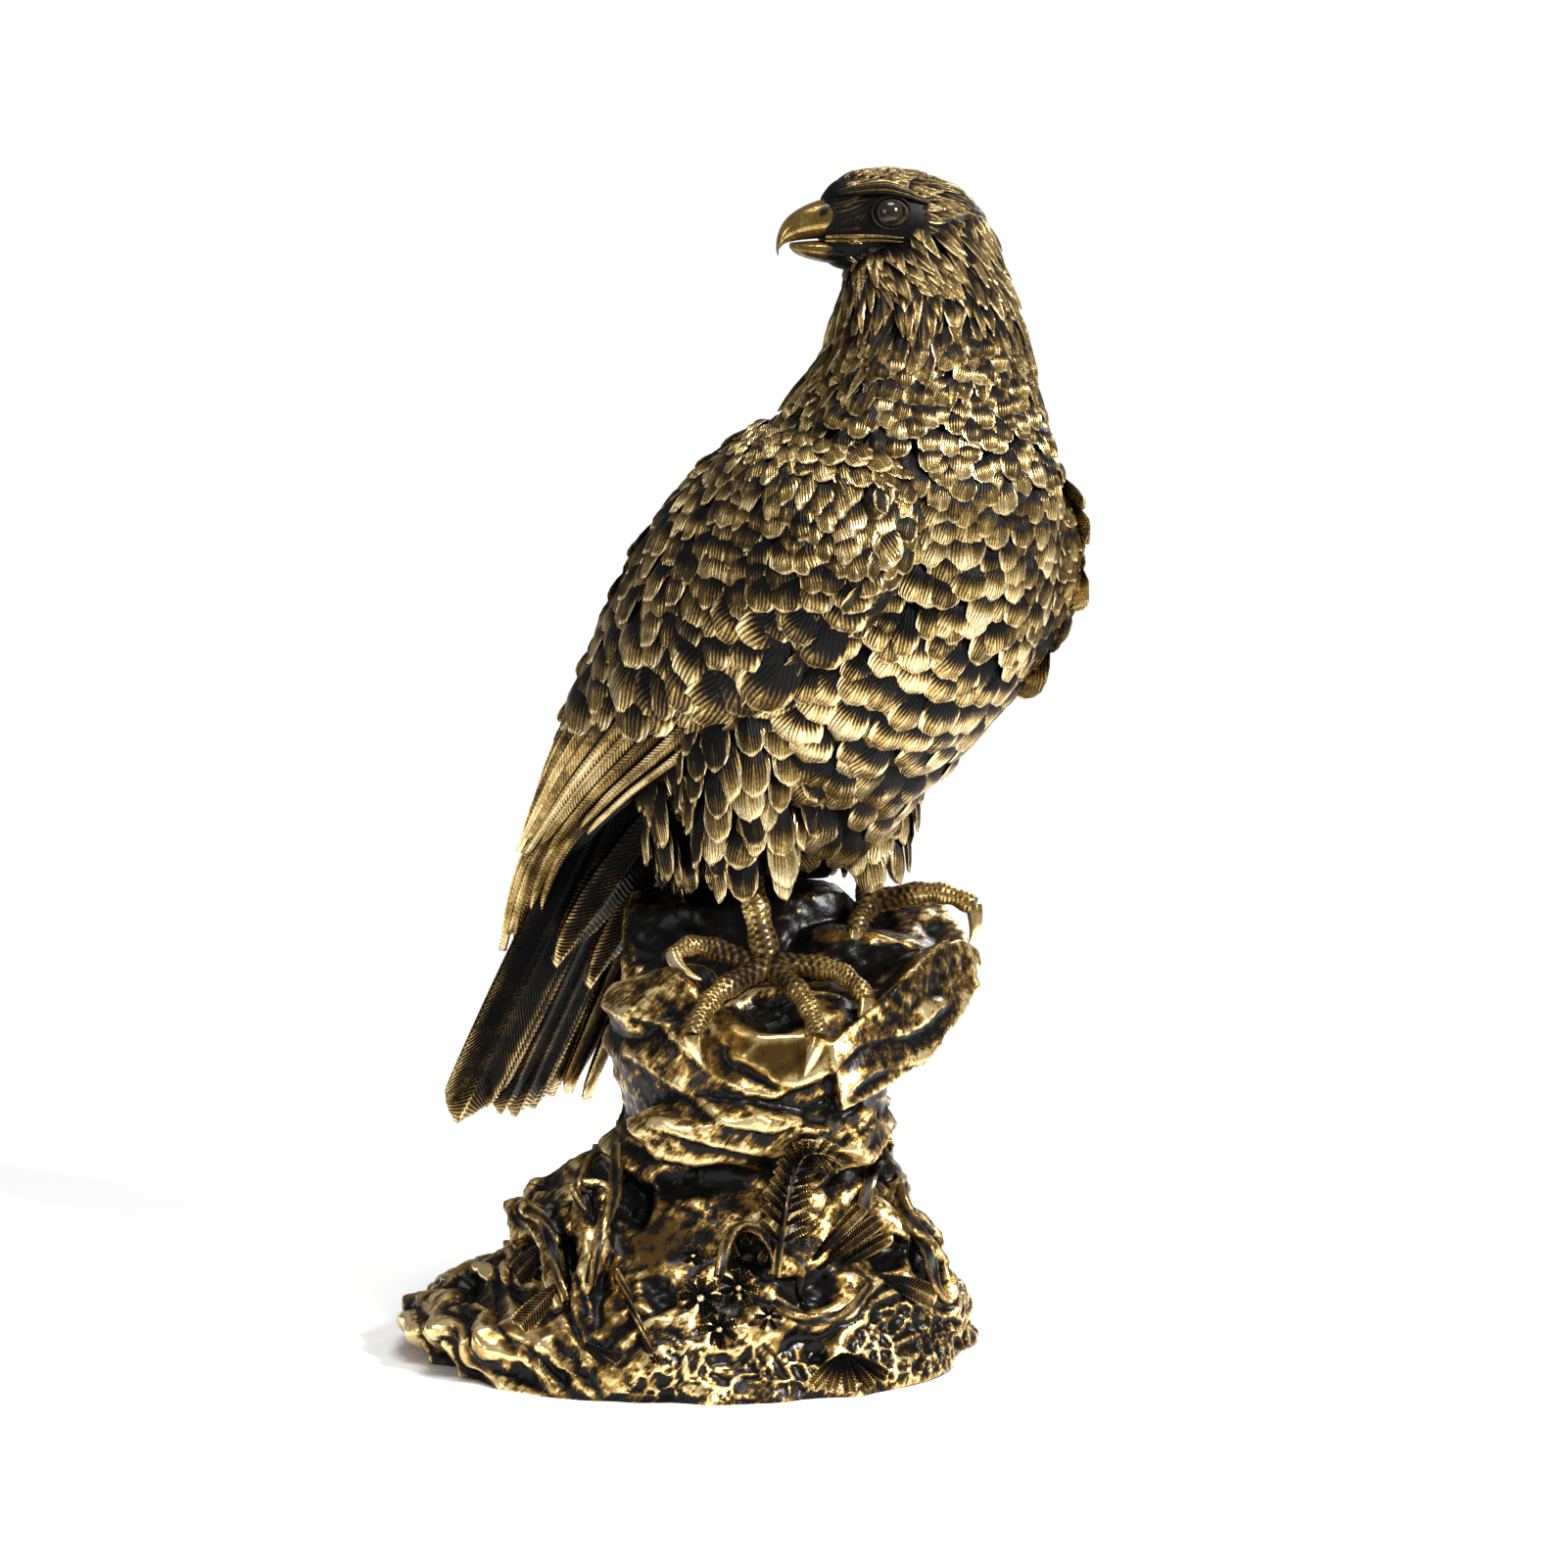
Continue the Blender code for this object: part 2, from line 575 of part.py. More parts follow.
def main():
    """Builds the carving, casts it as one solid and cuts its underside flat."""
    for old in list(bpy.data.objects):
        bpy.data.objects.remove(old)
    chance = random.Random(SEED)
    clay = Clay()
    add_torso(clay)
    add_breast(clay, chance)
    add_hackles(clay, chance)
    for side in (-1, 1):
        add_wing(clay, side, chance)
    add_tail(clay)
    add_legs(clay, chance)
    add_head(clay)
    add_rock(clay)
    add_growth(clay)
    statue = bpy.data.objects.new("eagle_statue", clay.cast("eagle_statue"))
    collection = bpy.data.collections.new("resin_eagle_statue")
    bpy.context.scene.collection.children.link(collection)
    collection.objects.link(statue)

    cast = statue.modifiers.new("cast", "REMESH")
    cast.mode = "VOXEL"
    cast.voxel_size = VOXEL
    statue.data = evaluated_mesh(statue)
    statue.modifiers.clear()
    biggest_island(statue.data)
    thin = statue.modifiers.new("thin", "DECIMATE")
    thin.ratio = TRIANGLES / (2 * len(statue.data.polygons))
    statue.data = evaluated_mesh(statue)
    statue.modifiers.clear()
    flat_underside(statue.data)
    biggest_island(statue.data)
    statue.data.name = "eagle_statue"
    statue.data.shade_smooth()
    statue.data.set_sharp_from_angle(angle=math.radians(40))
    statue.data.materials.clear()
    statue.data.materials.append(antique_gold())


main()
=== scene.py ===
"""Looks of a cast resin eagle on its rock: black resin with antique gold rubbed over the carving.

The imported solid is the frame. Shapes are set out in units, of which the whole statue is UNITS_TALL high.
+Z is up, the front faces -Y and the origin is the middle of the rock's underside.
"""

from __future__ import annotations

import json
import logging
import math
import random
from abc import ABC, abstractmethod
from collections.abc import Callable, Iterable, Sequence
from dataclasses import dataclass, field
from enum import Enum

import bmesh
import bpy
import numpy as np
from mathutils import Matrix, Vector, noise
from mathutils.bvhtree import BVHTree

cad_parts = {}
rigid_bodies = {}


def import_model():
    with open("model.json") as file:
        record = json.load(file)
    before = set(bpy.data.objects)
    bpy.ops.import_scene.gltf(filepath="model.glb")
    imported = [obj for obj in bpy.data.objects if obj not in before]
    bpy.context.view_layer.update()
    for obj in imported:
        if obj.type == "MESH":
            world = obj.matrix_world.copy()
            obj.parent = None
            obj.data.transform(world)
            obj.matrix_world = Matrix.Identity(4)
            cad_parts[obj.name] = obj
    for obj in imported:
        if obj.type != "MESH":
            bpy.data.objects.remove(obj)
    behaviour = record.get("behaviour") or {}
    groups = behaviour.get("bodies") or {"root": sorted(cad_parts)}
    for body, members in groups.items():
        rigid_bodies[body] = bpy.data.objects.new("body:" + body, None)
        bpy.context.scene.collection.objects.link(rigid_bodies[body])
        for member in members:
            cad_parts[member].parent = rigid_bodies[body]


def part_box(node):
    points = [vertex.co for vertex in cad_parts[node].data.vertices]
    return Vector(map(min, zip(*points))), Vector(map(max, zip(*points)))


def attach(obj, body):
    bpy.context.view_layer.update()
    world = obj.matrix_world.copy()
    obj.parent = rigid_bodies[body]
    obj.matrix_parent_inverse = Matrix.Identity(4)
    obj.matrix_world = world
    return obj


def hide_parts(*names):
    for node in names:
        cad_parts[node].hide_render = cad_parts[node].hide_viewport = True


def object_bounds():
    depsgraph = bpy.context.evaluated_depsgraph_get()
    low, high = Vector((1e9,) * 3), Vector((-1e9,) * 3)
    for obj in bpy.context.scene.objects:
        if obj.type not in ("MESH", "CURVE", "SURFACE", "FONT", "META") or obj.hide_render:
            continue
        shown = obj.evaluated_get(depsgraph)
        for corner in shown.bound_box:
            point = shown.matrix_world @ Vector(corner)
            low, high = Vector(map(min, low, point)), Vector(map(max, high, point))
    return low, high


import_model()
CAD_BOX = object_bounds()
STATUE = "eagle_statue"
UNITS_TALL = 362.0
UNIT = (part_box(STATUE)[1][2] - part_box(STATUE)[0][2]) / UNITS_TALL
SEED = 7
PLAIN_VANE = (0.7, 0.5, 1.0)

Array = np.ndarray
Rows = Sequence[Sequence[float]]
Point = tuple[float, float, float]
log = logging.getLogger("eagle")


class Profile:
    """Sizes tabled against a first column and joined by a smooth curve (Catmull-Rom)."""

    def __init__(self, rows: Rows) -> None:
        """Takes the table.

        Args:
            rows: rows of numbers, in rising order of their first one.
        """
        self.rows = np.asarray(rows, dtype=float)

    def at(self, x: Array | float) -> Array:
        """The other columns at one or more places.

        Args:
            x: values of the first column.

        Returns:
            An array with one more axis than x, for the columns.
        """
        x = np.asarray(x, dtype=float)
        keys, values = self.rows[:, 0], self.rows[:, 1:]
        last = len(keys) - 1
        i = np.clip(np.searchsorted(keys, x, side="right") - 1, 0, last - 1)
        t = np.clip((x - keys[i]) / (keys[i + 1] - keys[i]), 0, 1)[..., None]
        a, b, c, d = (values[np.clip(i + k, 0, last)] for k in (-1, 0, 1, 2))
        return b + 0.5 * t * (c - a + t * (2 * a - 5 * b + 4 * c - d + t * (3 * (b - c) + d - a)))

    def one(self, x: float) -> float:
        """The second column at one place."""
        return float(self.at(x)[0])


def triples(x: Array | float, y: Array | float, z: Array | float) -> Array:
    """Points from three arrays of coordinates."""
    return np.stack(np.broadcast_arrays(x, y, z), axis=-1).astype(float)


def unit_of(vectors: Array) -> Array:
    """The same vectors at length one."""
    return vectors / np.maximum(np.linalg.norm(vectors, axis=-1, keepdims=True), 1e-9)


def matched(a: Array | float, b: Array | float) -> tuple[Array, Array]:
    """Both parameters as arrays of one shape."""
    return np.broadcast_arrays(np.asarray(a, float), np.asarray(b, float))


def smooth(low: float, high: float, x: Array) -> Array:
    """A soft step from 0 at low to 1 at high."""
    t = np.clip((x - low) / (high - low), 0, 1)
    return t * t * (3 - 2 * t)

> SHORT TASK
Above are the lines; repeat exactly the ones from the line containing "add_rock(clay)" down to the line containing "record = json.load(file)", both inclusive.

> TASK RESULT
    add_rock(clay)
    add_growth(clay)
    statue = bpy.data.objects.new("eagle_statue", clay.cast("eagle_statue"))
    collection = bpy.data.collections.new("resin_eagle_statue")
    bpy.context.scene.collection.children.link(collection)
    collection.objects.link(statue)

    cast = statue.modifiers.new("cast", "REMESH")
    cast.mode = "VOXEL"
    cast.voxel_size = VOXEL
    statue.data = evaluated_mesh(statue)
    statue.modifiers.clear()
    biggest_island(statue.data)
    thin = statue.modifiers.new("thin", "DECIMATE")
    thin.ratio = TRIANGLES / (2 * len(statue.data.polygons))
    statue.data = evaluated_mesh(statue)
    statue.modifiers.clear()
    flat_underside(statue.data)
    biggest_island(statue.data)
    statue.data.name = "eagle_statue"
    statue.data.shade_smooth()
    statue.data.set_sharp_from_angle(angle=math.radians(40))
    statue.data.materials.clear()
    statue.data.materials.append(antique_gold())


main()
=== scene.py ===
"""Looks of a cast resin eagle on its rock: black resin with antique gold rubbed over the carving.

The imported solid is the frame. Shapes are set out in units, of which the whole statue is UNITS_TALL high.
+Z is up, the front faces -Y and the origin is the middle of the rock's underside.
"""

from __future__ import annotations

import json
import logging
import math
import random
from abc import ABC, abstractmethod
from collections.abc import Callable, Iterable, Sequence
from dataclasses import dataclass, field
from enum import Enum

import bmesh
import bpy
import numpy as np
from mathutils import Matrix, Vector, noise
from mathutils.bvhtree import BVHTree

cad_parts = {}
rigid_bodies = {}


def import_model():
    with open("model.json") as file:
        record = json.load(file)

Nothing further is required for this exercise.